DEC is not to blame for any of this; the Department is merely implementing policies long ago put in place – put in place before fire ecology or climate change was fully understood. Indeed, apart from its use of mechanized equipment, DEC appears to have been environmentally sensitive in its squelching of the recent fire. Trampling and erosion at the burn site do not look much greater than one might find in an area that had been allowed to burn. Already, just a month or so after the fire, oaks, Pitch Pine, blueberry, serviceberry, dogbane, and other plants are re-sprouting. The fire burned spottily, like most natural fires do, creating a mosaic of varying conditions, from charred to untouched, with plenty of plants still alive.

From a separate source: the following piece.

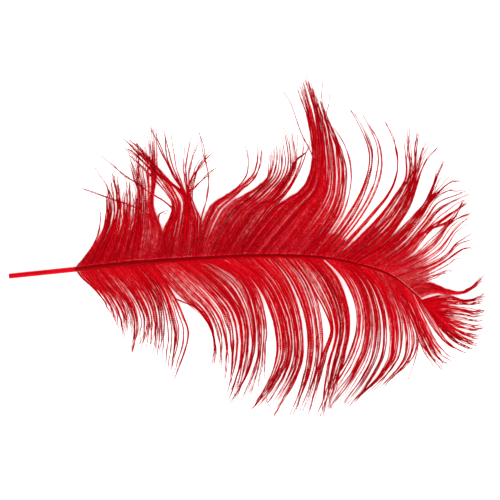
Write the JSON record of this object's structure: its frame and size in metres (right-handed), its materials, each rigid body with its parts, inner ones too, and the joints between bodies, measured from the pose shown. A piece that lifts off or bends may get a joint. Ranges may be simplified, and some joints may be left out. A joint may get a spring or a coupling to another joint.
{
  "type": "dyed plume feather",
  "caption": "Loose-barbed dyed plume feather lying flat, with a bare hollow quill, a curved rachis and two open vanes whose locks of barbs fold up.",
  "frame": {"origin": "centre of the cut end of the quill", "axes": "+X from the quill to the tip, along the quill; +Y towards the upper vane; +Z out of the feather's outer face, up as it lies"},
  "size_m": [0.1487, 0.1051, 0.0095],
  "materials": {
    "dyed_quill": "satin",
    "pith": "matte",
    "dyed_barbs": "satin"
  },
  "bodies": {
    "stem": {"quill_wall": "dyed_quill", "quill_pulp_caps": "pith", "rachis_cortex": "dyed_quill", "rachis_pith": "pith", "tip_lock_01": "dyed_barbs", "tip_lock_02": "dyed_barbs"},
    "upper_vane_1": {"upper_lock_01": "dyed_barbs", "upper_lock_02": "dyed_barbs", "upper_lock_03": "dyed_barbs", "upper_lock_04": "dyed_barbs", "upper_lock_05": "dyed_barbs", "upper_lock_06": "dyed_barbs"},
    "upper_vane_2": {"upper_lock_07": "dyed_barbs", "upper_lock_08": "dyed_barbs", "upper_lock_09": "dyed_barbs", "upper_lock_10": "dyed_barbs"},
    "upper_vane_3": {"upper_lock_11": "dyed_barbs", "upper_lock_12": "dyed_barbs", "upper_lock_13": "dyed_barbs", "upper_lock_14": "dyed_barbs"},
    "upper_vane_4": {"upper_lock_15": "dyed_barbs", "upper_lock_16": "dyed_barbs", "upper_lock_17": "dyed_barbs", "upper_lock_18": "dyed_barbs", "upper_lock_19": "dyed_barbs"},
    "upper_vane_5": {"upper_lock_20": "dyed_barbs", "upper_lock_21": "dyed_barbs", "upper_lock_22": "dyed_barbs"},
    "upper_vane_6": {"upper_lock_23": "dyed_barbs", "upper_lock_24": "dyed_barbs"},
    "upper_vane_7": {"upper_lock_25": "dyed_barbs", "upper_lock_26": "dyed_barbs"},
    "upper_vane_8": {"upper_lock_27": "dyed_barbs"},
    "lower_vane_1": {"lower_lock_01": "dyed_barbs", "lower_lock_02": "dyed_barbs", "lower_lock_03": "dyed_barbs", "lower_lock_04": "dyed_barbs", "lower_lock_05": "dyed_barbs", "lower_lock_06": "dyed_barbs"},
    "lower_vane_2": {"lower_lock_07": "dyed_barbs", "lower_lock_08": "dyed_barbs", "lower_lock_09": "dyed_barbs", "lower_lock_10": "dyed_barbs", "lower_lock_11": "dyed_barbs"},
    "lower_vane_3": {"lower_lock_12": "dyed_barbs", "lower_lock_13": "dyed_barbs", "lower_lock_14": "dyed_barbs", "lower_lock_15": "dyed_barbs", "lower_lock_16": "dyed_barbs"},
    "lower_vane_4": {"lower_lock_17": "dyed_barbs", "lower_lock_18": "dyed_barbs", "lower_lock_19": "dyed_barbs", "lower_lock_20": "dyed_barbs", "lower_lock_21": "dyed_barbs"},
    "lower_vane_5": {"lower_lock_22": "dyed_barbs", "lower_lock_23": "dyed_barbs"},
    "lower_vane_6": {"lower_lock_24": "dyed_barbs", "lower_lock_25": "dyed_barbs"},
    "lower_vane_7": {"lower_lock_26": "dyed_barbs"},
    "lower_vane_8": {"lower_lock_27": "dyed_barbs"}
  },
  "joints": [
    {"name": "upper_fold_1", "type": "hinge", "parent": "stem", "child": "upper_vane_1", "pos_m": [0.03325, -0.00001, 0.00045], "axis": [0.9986, -0.0079, 0.0517], "range_deg": [0, 60], "stiffness_Nm_per_rad": 0.00001},
    {"name": "upper_fold_2", "type": "hinge", "parent": "stem", "child": "upper_vane_2", "pos_m": [0.0513, -0.00042, 0.00177], "axis": [0.9955, -0.0393, 0.0859], "range_deg": [0, 60], "stiffness_Nm_per_rad": 0.00001},
    {"name": "upper_fold_3", "type": "hinge", "parent": "stem", "child": "upper_vane_3", "pos_m": [0.0648, -0.00097, 0.00277], "axis": [0.9975, -0.0414, 0.0565], "range_deg": [0, 60], "stiffness_Nm_per_rad": 0.00001},
    {"name": "upper_fold_4", "type": "hinge", "parent": "stem", "child": "upper_vane_4", "pos_m": [0.083, -0.00224, 0.00303], "axis": [0.9946, -0.1011, -0.0237], "range_deg": [0, 60], "stiffness_Nm_per_rad": 0.00001},
    {"name": "upper_fold_5", "type": "hinge", "parent": "stem", "child": "upper_vane_5", "pos_m": [0.09875, -0.00442, 0.00223], "axis": [0.9751, -0.2075, -0.0784], "range_deg": [0, 60], "stiffness_Nm_per_rad": 0.00001},
    {"name": "upper_fold_6", "type": "hinge", "parent": "stem", "child": "upper_vane_6", "pos_m": [0.1085, -0.0072, 0.00139], "axis": [0.9429, -0.3228, -0.0817], "range_deg": [0, 60], "stiffness_Nm_per_rad": 0.00001},
    {"name": "upper_fold_7", "type": "hinge", "parent": "stem", "child": "upper_vane_7", "pos_m": [0.11835, -0.01145, 0.00061], "axis": [0.8505, -0.5227, -0.058], "range_deg": [0, 60], "stiffness_Nm_per_rad": 0.00001},
    {"name": "upper_fold_8", "type": "hinge", "parent": "stem", "child": "upper_vane_8", "pos_m": [0.1253, -0.01711, 0.00021], "axis": [0.687, -0.7261, -0.0296], "range_deg": [0, 60], "stiffness_Nm_per_rad": 0.00001},
    {"name": "lower_fold_1", "type": "hinge", "parent": "stem", "child": "lower_vane_1", "pos_m": [0.0334, -0.00001, 0.00046], "axis": [-0.9986, 0.0082, -0.0521], "range_deg": [0, 60], "stiffness_Nm_per_rad": 0.00001},
    {"name": "lower_fold_2", "type": "hinge", "parent": "stem", "child": "lower_vane_2", "pos_m": [0.05365, -0.00052, 0.00196], "axis": [-0.9958, 0.0394, -0.0827], "range_deg": [0, 60], "stiffness_Nm_per_rad": 0.00001},
    {"name": "lower_fold_3", "type": "hinge", "parent": "stem", "child": "lower_vane_3", "pos_m": [0.0717, -0.00133, 0.00303], "axis": [-0.9979, 0.0592, -0.0277], "range_deg": [0, 60], "stiffness_Nm_per_rad": 0.00001},
    {"name": "lower_fold_4", "type": "hinge", "parent": "stem", "child": "lower_vane_4", "pos_m": [0.0903, -0.00307, 0.00278], "axis": [-0.9893, 0.1353, 0.0539], "range_deg": [0, 60], "stiffness_Nm_per_rad": 0.00001},
    {"name": "lower_fold_5", "type": "hinge", "parent": "stem", "child": "lower_vane_5", "pos_m": [0.1033, -0.00553, 0.00185], "axis": [-0.9583, 0.2734, 0.0831], "range_deg": [0, 60], "stiffness_Nm_per_rad": 0.00001},
    {"name": "lower_fold_6", "type": "hinge", "parent": "stem", "child": "lower_vane_6", "pos_m": [0.1118, -0.00837, 0.00111], "axis": [-0.9338, 0.3492, 0.0779], "range_deg": [0, 60], "stiffness_Nm_per_rad": 0.00001},
    {"name": "lower_fold_7", "type": "hinge", "parent": "stem", "child": "lower_vane_7", "pos_m": [0.1185, -0.01132, 0.00059], "axis": [-0.8598, 0.5072, 0.0588], "range_deg": [0, 60], "stiffness_Nm_per_rad": 0.00001},
    {"name": "lower_fold_8", "type": "hinge", "parent": "stem", "child": "lower_vane_8", "pos_m": [0.1242, -0.01603, 0.00026], "axis": [-0.7072, 0.7062, 0.0336], "range_deg": [0, 60], "stiffness_Nm_per_rad": 0.00001}
  ],
  "couplings": [
    {"joint": "upper_fold_2", "follows": "upper_fold_1", "ratio": 1},
    {"joint": "upper_fold_3", "follows": "upper_fold_1", "ratio": 1},
    {"joint": "upper_fold_4", "follows": "upper_fold_1", "ratio": 1},
    {"joint": "upper_fold_5", "follows": "upper_fold_1", "ratio": 1},
    {"joint": "upper_fold_6", "follows": "upper_fold_1", "ratio": 1},
    {"joint": "upper_fold_7", "follows": "upper_fold_1", "ratio": 1},
    {"joint": "upper_fold_8", "follows": "upper_fold_1", "ratio": 1},
    {"joint": "lower_fold_2", "follows": "lower_fold_1", "ratio": 1},
    {"joint": "lower_fold_3", "follows": "lower_fold_1", "ratio": 1},
    {"joint": "lower_fold_4", "follows": "lower_fold_1", "ratio": 1},
    {"joint": "lower_fold_5", "follows": "lower_fold_1", "ratio": 1},
    {"joint": "lower_fold_6", "follows": "lower_fold_1", "ratio": 1},
    {"joint": "lower_fold_7", "follows": "lower_fold_1", "ratio": 1},
    {"joint": "lower_fold_8", "follows": "lower_fold_1", "ratio": 1}
  ]
}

My own inclination (from rambling these hills extensively but also exploring many forests, burned and unburned, in the West and South) is to let natural, lightning-ignited fires burn in wildlands, but suppress human-caused fires and blazes that get too near homes. In any case, in a time when we meddlesome humans are altering not only biotic communities but the very climate that molded these life forms, we would do well to reconsider our zero tolerance attitude toward wildfire. I urge my fellow Adirondack residents to ask the DEC to do a thorough ecological assessment of wildfire policy on Forest Preserve lands in Adirondack and Catskill Parks, in view of a destabilizing climate. I urge neighbors not to build new houses in the forest and to take precautions (like metal roofs, storing combustibles safely, clearing kindling around house …) for those homes already built in the woods. If we learn to live more compatibly with wild Nature, perhaps we can welcome the wildfire next time as a cleansing and diversifying force.
Related articles
- Where is the Split Rock Wildway? (www.essexonlakechamplain.com)
- Split Rock Wildway: A Critical Wildlife Corridor (www.essexonlakechamplain.com)
- Cougar Watch Update from Protect the Adirondacks! (www.essexonlakechamplain.com)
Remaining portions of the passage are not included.